* YOUR OBJECTIVE
Every line of the material that follows must be printed again exactly.

* SOURCE MATERIAL
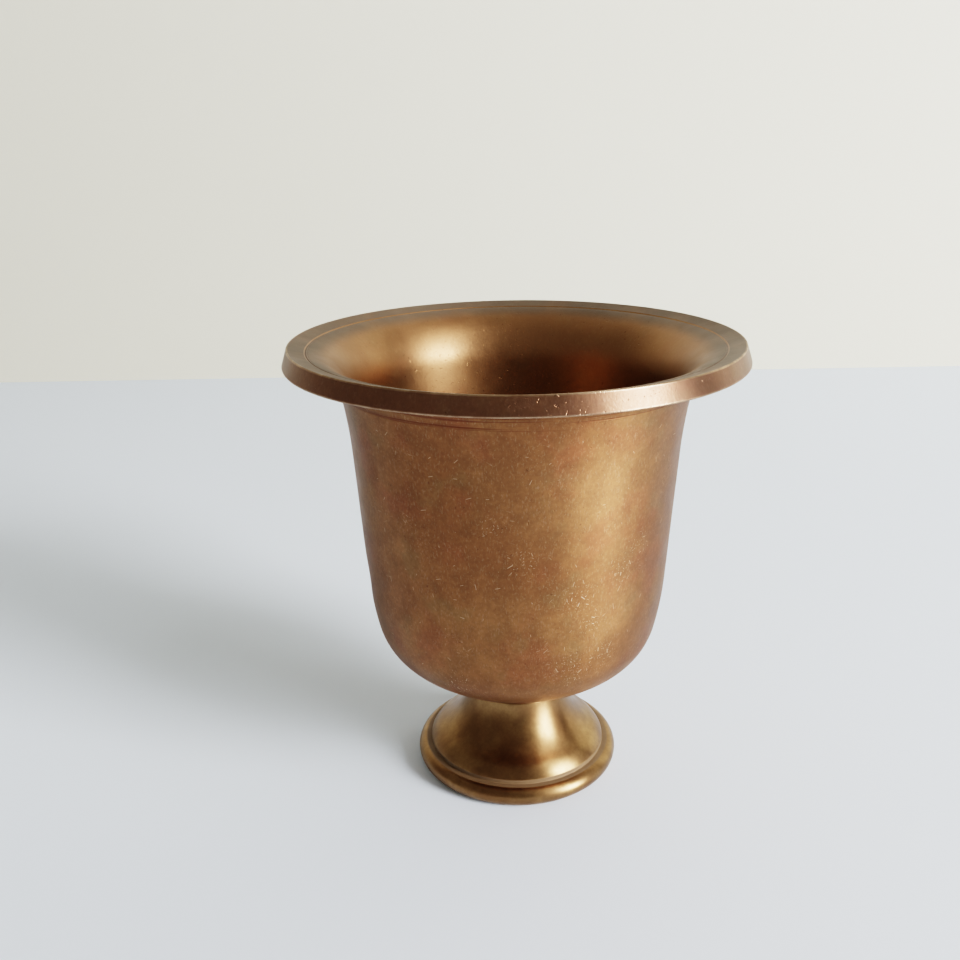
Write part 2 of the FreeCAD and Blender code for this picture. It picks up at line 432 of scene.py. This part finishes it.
# ---- materials ----
BOWL_BROWN = (0.232, 0.103, 0.044)
BOWL_LIGHT = (0.275, 0.131, 0.056)
BOWL_RED = (0.250, 0.090, 0.043)
BOWL_OLIVE = (0.224, 0.136, 0.062)
BOWL_DARK = (0.085, 0.037, 0.018)
BOWL_INSIDE = (0.320, 0.178, 0.090)
BOWL_BAND = (0.165, 0.092, 0.072)
BOWL_FILM = (0.100, 0.092, 0.078)
BOWL_LINES = (0.110, 0.030, 0.014)
BOWL_BRIGHT = (0.800, 0.600, 0.400)
# the wall's scratched patches, in millimetres: across from the front, height, radius
RUBBED_PATCHES = (
    (0.0, 60, 3.5),
    (-5.5, 67, 2.5),
    (10.5, 52, 4.0),
    (20.0, 56, 3.5),
    (24.0, 60, 3.0),
    (14.0, 46, 3.0),
    (10.0, 36, 5.0),
    (17.0, 38, 4.0),
    (-14.0, 32, 4.0),
)
FOOT_BROWN = (0.217, 0.120, 0.056)
FOOT_LIGHT = (0.284, 0.170, 0.080)
FOOT_DARK = (0.105, 0.053, 0.026)
FOOT_DUST = (0.150, 0.100, 0.060)
ZINC_DULL = (0.50, 0.48, 0.43)
ZINC_CLEAN = (0.62, 0.61, 0.58)
ZINC_STAIN = (0.30, 0.19, 0.11)
QUARTER_TURN = 0.25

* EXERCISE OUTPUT
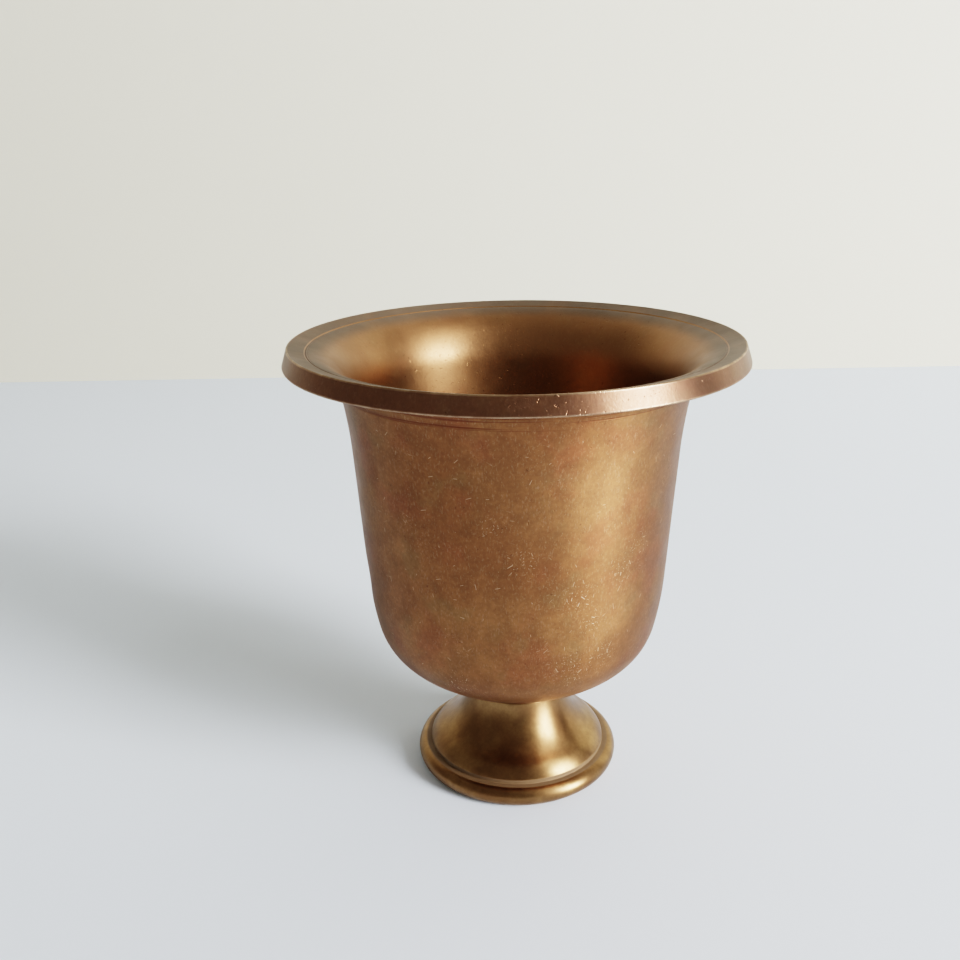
Write part 2 of the FreeCAD and Blender code for this picture. It picks up at line 432 of scene.py. This part finishes it.
# ---- materials ----
BOWL_BROWN = (0.232, 0.103, 0.044)
BOWL_LIGHT = (0.275, 0.131, 0.056)
BOWL_RED = (0.250, 0.090, 0.043)
BOWL_OLIVE = (0.224, 0.136, 0.062)
BOWL_DARK = (0.085, 0.037, 0.018)
BOWL_INSIDE = (0.320, 0.178, 0.090)
BOWL_BAND = (0.165, 0.092, 0.072)
BOWL_FILM = (0.100, 0.092, 0.078)
BOWL_LINES = (0.110, 0.030, 0.014)
BOWL_BRIGHT = (0.800, 0.600, 0.400)
# the wall's scratched patches, in millimetres: across from the front, height, radius
RUBBED_PATCHES = (
    (0.0, 60, 3.5),
    (-5.5, 67, 2.5),
    (10.5, 52, 4.0),
    (20.0, 56, 3.5),
    (24.0, 60, 3.0),
    (14.0, 46, 3.0),
    (10.0, 36, 5.0),
    (17.0, 38, 4.0),
    (-14.0, 32, 4.0),
)
FOOT_BROWN = (0.217, 0.120, 0.056)
FOOT_LIGHT = (0.284, 0.170, 0.080)
FOOT_DARK = (0.105, 0.053, 0.026)
FOOT_DUST = (0.150, 0.100, 0.060)
ZINC_DULL = (0.50, 0.48, 0.43)
ZINC_CLEAN = (0.62, 0.61, 0.58)
ZINC_STAIN = (0.30, 0.19, 0.11)
QUARTER_TURN = 0.25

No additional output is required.